Around 5.30 pm on Saturday, the man was caught on video jumping off the grills separating devotees from the granthis. It seemed he picked up the diamond-encrusted sword placed at the spot, near which was placed a copy of the Guru Granth Sahib.
He was soon whisked away by the sewadars. Videos showed his body lying on the ground within the Golden Temple premises with a crowd around it, congratulating each other.
Punjab Deputy Chief Minister Sukhjinder Singh Randhawa has been quoted by The Indian Express and other newspapers as saying that the man had entered the premises around 11 am on Saturday and stayed on till evening. He even took a nap outside the Akal Takht within the complex.
Randhawa has called the ‘sacrilege attempt’ a “conspiracy”.
Hours after this incident, a man was lynched in Punjab’s Kapurthala district the same night.
The man, who is also yet unidentified, trespassed into a gurudwara around 4 am. He was caught by a sewadar, who did a Facebook live accusing the man of coming to the gurudwara with an aim of disrespecting the Guru Granth Sahib.
Soon, a crowd of over 200 people reportedly gathered at the spot, beating the man to pulp. It has been reported that the police had reached the spot in time and were requesting the sewadars to hand over the man to them, but the crowd lynched him.

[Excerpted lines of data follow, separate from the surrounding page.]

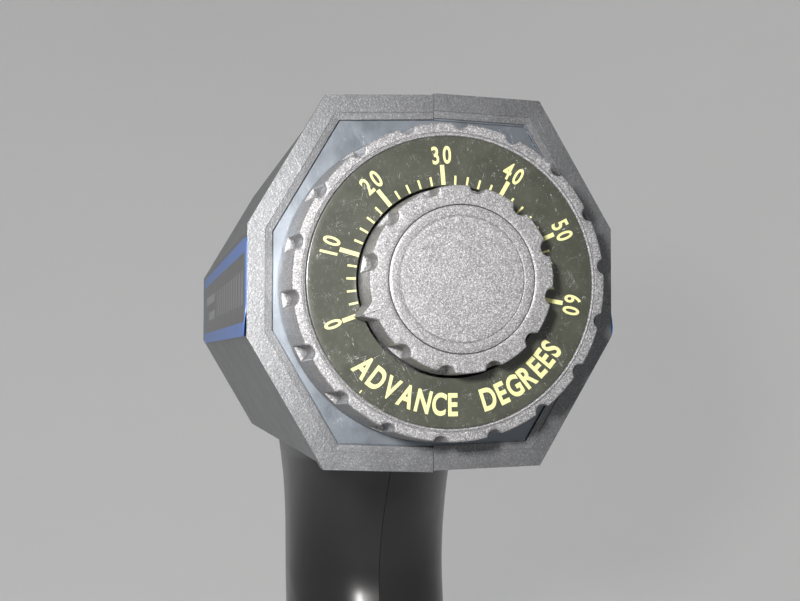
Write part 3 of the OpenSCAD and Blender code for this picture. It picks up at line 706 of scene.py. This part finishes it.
def side_label(name, node, side):
    """A glued label: blue border, dark panel, and pale blocks where the lettering was."""
    lo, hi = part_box(node)
    x = (hi.x if side > 0 else lo.x) / MM
    y0, y1 = lo.y / MM, hi.y / MM
    z0, z1 = lo.z / MM, hi.z / MM
    corner, edge_y, edge_z, columns, rows = 2.2, 3.4, 3.0, 60, 12
    border, panel, block = 0, 1, 2
    rounding = (0, 0.12, 0.35, 0.65, 1)
    ys = sorted({y0 + corner * t for t in rounding} | {y1 - corner * t for t in rounding}
        | {y0 + edge_y, y1 - edge_y}
        | {y0 + edge_y + (y1 - y0 - 2 * edge_y) * i / columns for i in range(1, columns)})
    zs = sorted({z0, z1, z0 + corner, z1 - corner, z0 + edge_z, z1 - edge_z}
        | {z0 + edge_z + (z1 - z0 - 2 * edge_z) * i / rows for i in range(1, rows)})
    verts, faces, kinds = [], [], []

    def edge(y):
        """How far the rounded corner pulls the edge in at y."""
        near = min(y - y0, y1 - y)
        return corner - math.sqrt(max(corner ** 2 - (corner - near) ** 2, 0)) if near < corner else 0.0

    blocks = [(y0 + 8 + 8.2 * i, y0 + 12.8 + 8.2 * i, z0 + 7.2, z1 - 7.2) for i in range(12)]
    blocks += [(y0 + 114, y0 + 156, z1 - 8.8, z1 - 7.2), (y0 + 114, y0 + 142, z0 + 7.2, z0 + 8.8)]
    for y in ys:
        drop = edge(y)
        for z in zs:
            t = (z - z0) / (z1 - z0)
            low, high = z0 + drop, z1 - drop
            lift = 0.45 * smooth(1 - (y - y0) / 5) * smooth(1 - (z - z0) / 5)
            wave = 0.015 * math.sin(y * 0.31 + z * 0.2)
            verts.append(Vector(((x - side * 0.02 + side * (lift + wave)), y, low + (high - low) * t)) * MM)
    n = len(zs)
    for i in range(len(ys) - 1):
        for j in range(n - 1):
            quad = (i * n + j, (i + 1) * n + j, (i + 1) * n + j + 1, i * n + j + 1)
            faces.append(quad if side > 0 else quad[::-1])
            y, z = (ys[i] + ys[i + 1]) / 2, (zs[j] + zs[j + 1]) / 2
            kind = border
            if y0 + edge_y < y < y1 - edge_y and z0 + edge_z < z < z1 - edge_z:
                kind = block if any(a < y < b and c < z < d for a, b, c, d in blocks) else panel
            kinds.append(kind)
    mesh = bpy.data.meshes.new(name)
    mesh.from_pydata(verts, [], faces)
    mesh.polygons.foreach_set("material_index", kinds)
    holder = bpy.data.objects.new("label_raw", mesh)
    bpy.context.scene.collection.objects.link(holder)
    solid = holder.modifiers.new("thick", "SOLIDIFY")
    solid.thickness = 0.18 * MM
    solid.offset = -1
    done = baked(holder)
    bpy.data.objects.remove(holder)
    kinds = [p.material_index for p in done.polygons]
    return finish_piece(name, done, [LOOKS["label"], PANEL, MARKS], "housing", (node,), 40, kinds)


side_label("label_left_skin", "label_left", -1)
side_label("label_right_skin", "label_right", 1)


# ---------------------------------------------------------------- stage, light and camera

def backdrop():
    """A pale floor that curves up into a wall all around."""
    steps, flat_r, cove_r, wall_top, cove_steps = 96, 0.4, 1.0, 3.0, 24
    profile = [(0.0, 0.0), (flat_r / 2, 0.0), (flat_r, 0.0)]
    for i in range(1, cove_steps + 1):
        a = math.pi / 2 * i / cove_steps
        profile.append((flat_r + cove_r * math.sin(a), cove_r - cove_r * math.cos(a)))
    profile.append((flat_r + cove_r, wall_top))
    verts = [Vector((0, 0, 0))]
    faces = []
    for r, z in profile[1:]:
        verts += [Vector((r * math.cos(2 * math.pi * i / steps), r * math.sin(2 * math.pi * i / steps), z))
            for i in range(steps)]
    faces += [(0, 1 + i, 1 + (i + 1) % steps) for i in range(steps)]
    for k in range(len(profile) - 2):
        for i in range(steps):
            a, b = 1 + k * steps, 1 + (k + 1) * steps
            faces.append((a + i, b + i, b + (i + 1) % steps, a + (i + 1) % steps))
    mesh = bpy.data.meshes.new("studio_floor")
    mesh.from_pydata(verts, [], faces)
    mesh.shade_smooth()
    look = Look("studio_paint", (0.74, 0.74, 0.735), 0.85, 0.0, 0.2)
    look.tint(look.span(look.grain(400, 3), 0.4, 0.7, 0.0, 0.3), (0.71, 0.71, 0.705))
    look.relief(look.grain(3, 2), 0.05)
    mesh.materials.append(look.done())
    floor = bpy.data.objects.new("studio_floor", mesh)
    bpy.context.scene.collection.objects.link(floor)


def area(name, at, aim, size, watts, color=(1, 1, 1)):
    """A round area light at a place, aimed at another; metres and watts."""
    data = bpy.data.lights.new(name, "AREA")
    data.shape = "DISK"
    data.size = size
    data.energy = watts
    data.color = color
    lamp = bpy.data.objects.new(name, data)
    lamp.location = at
    lamp.rotation_euler = (Vector(aim) - Vector(at)).to_track_quat("-Z", "Y").to_euler()
    bpy.context.scene.collection.objects.link(lamp)
    return lamp


backdrop()
key = area("key", (-0.112, -0.360, 0.180), (-0.012, -0.09, 0.150), 0.035, 0.37, (1.0, 0.985, 0.97))
key.data.spread = math.radians(86)
area("top_soft", (-0.5, 0.3, 1.5), (0, 0, 0.1), 1.2, 8.0)
area("front_soft", (0.9, 1.1, 0.9), (0, 0, 0.1), 0.8, 4.0)

world = bpy.data.worlds.new("studio")
world.use_nodes = True
world.node_tree.nodes["Background"].inputs["Color"].default_value = (0.80, 0.82, 0.85, 1)
world.node_tree.nodes["Background"].inputs["Strength"].default_value = 0.32
bpy.context.scene.world = world

# Camera solved from the rim and the circles of the dial: degrees about Z, X and Y, and where it stands
YAW, PITCH, ROLL = -10.96, 2.33, -0.14
camera_data = bpy.data.cameras.new("camera")
camera_data.sensor_width = 36
camera_data.lens = 61.4
camera_data.clip_start = 0.01
camera = bpy.data.objects.new("camera", camera_data)
camera.location = (-0.0618, -0.35967, 0.13514)
turn = Matrix.Rotation(math.radians(YAW), 4, "Z") @ Matrix.Rotation(math.radians(PITCH), 4, "X") \
    @ Matrix.Rotation(math.radians(ROLL), 4, "Y") @ Matrix.Rotation(math.radians(90), 4, "X")
camera.rotation_euler = turn.to_euler()
bpy.context.scene.collection.objects.link(camera)
bpy.context.scene.camera = camera
bpy.context.scene.view_settings.view_transform = "Standard"
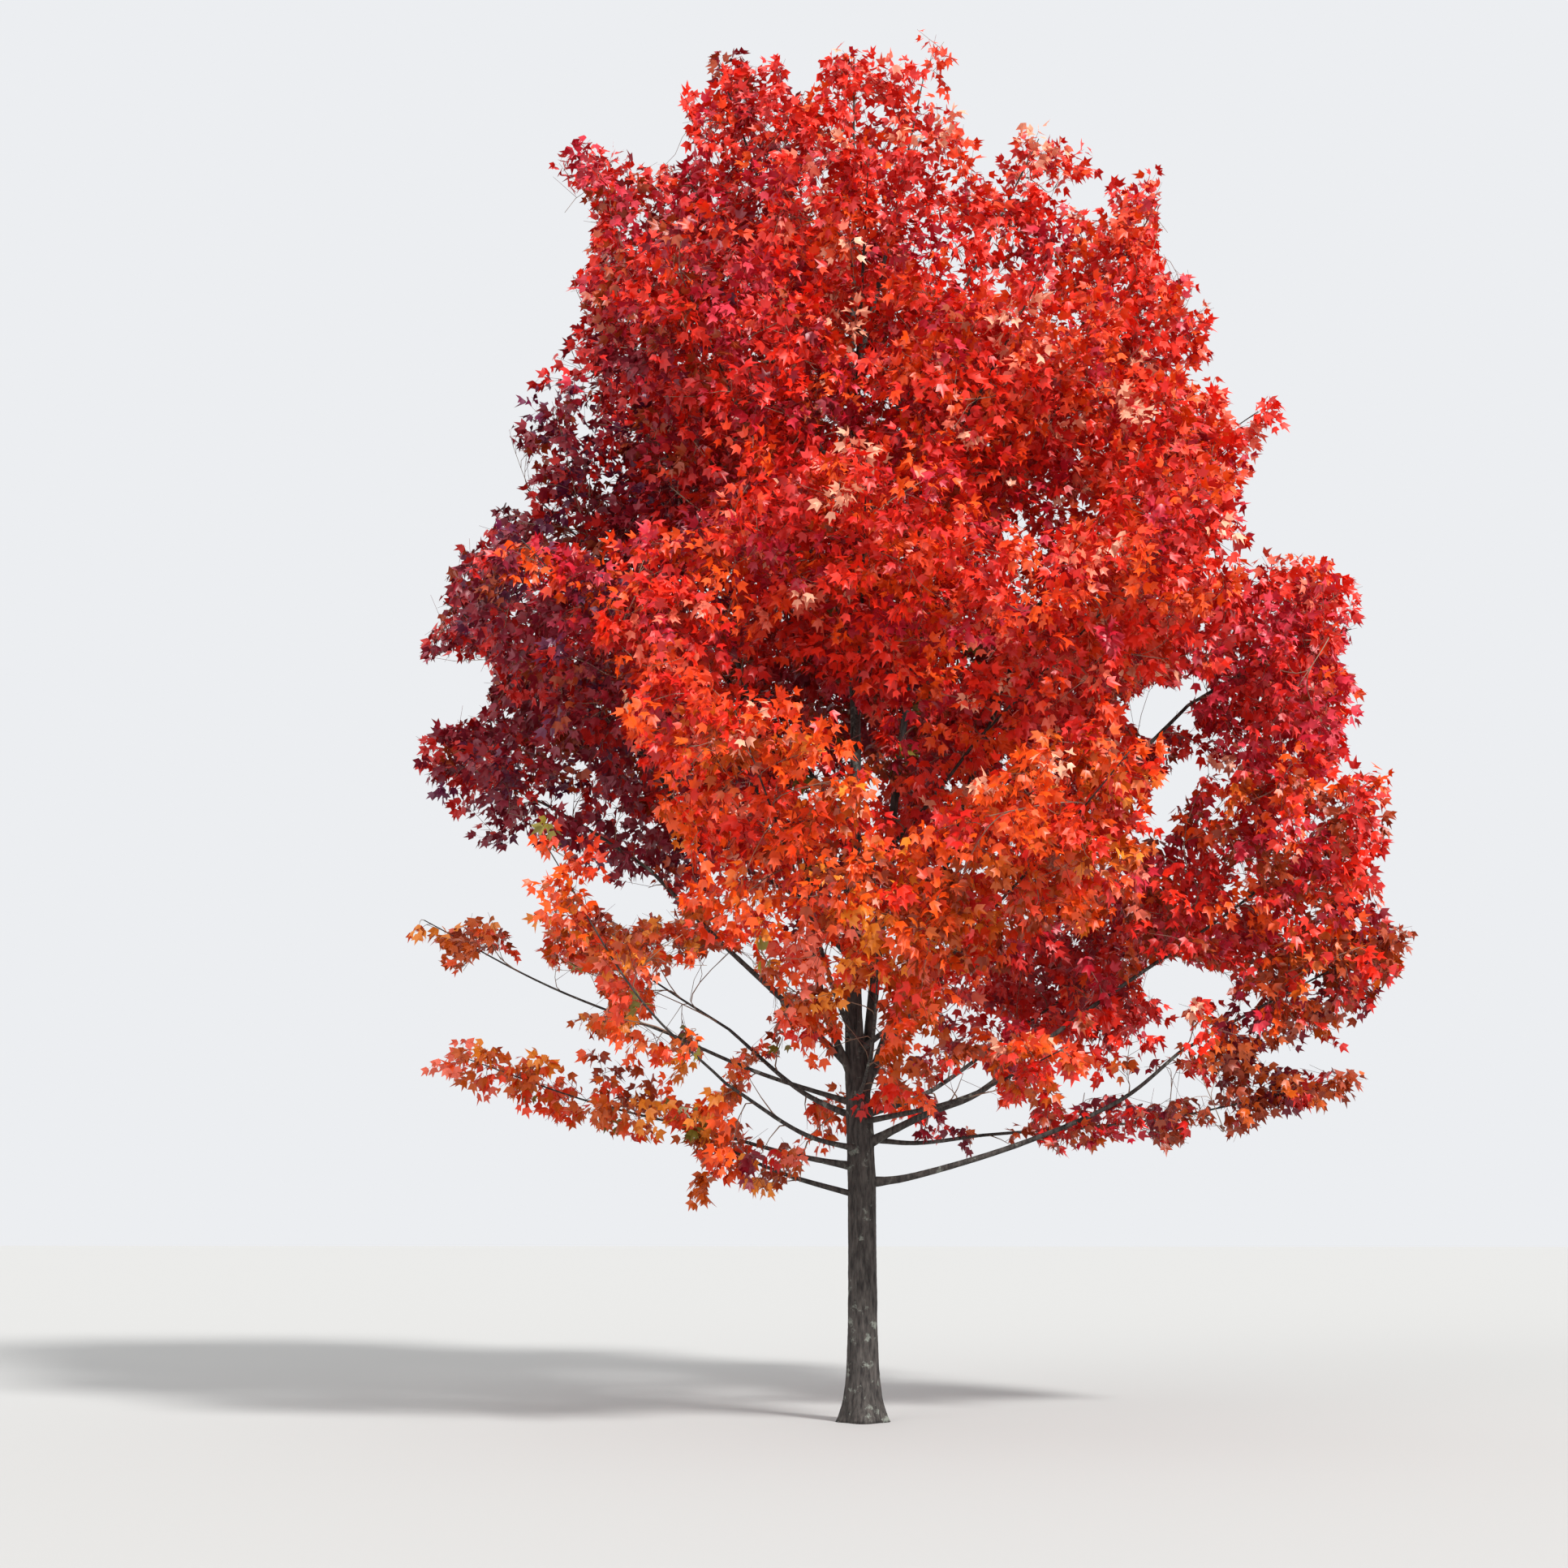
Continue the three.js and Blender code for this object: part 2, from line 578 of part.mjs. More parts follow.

The man too has been booked under IPC section 295A on the statement of the sewadar even as police chief of Jalandhar who visited the spot told the media that the sacred text was not touched at all.
The police have said that the man was most likely a thief. When caught, he was wearing a jacket that he had picked up from the ground floor of the building.
In October, a Dalit man named Lakhbir Singh was dismembered and killed by a group of Nihang Sikhs at the Singhu border farmer protest site.
Videos showed Nihangs accusing the man of running away with a copy of a Sikh holy text and warning that anybody who dares to do the same would be met with the same fate.
While police arrested four Nihangs for the lynching, Lakhbir too was booked for ’hurting religious sentiments’.
At least five other people, including two women, have been killed or lynched over accusations of sacrilege in Punjab since 2016.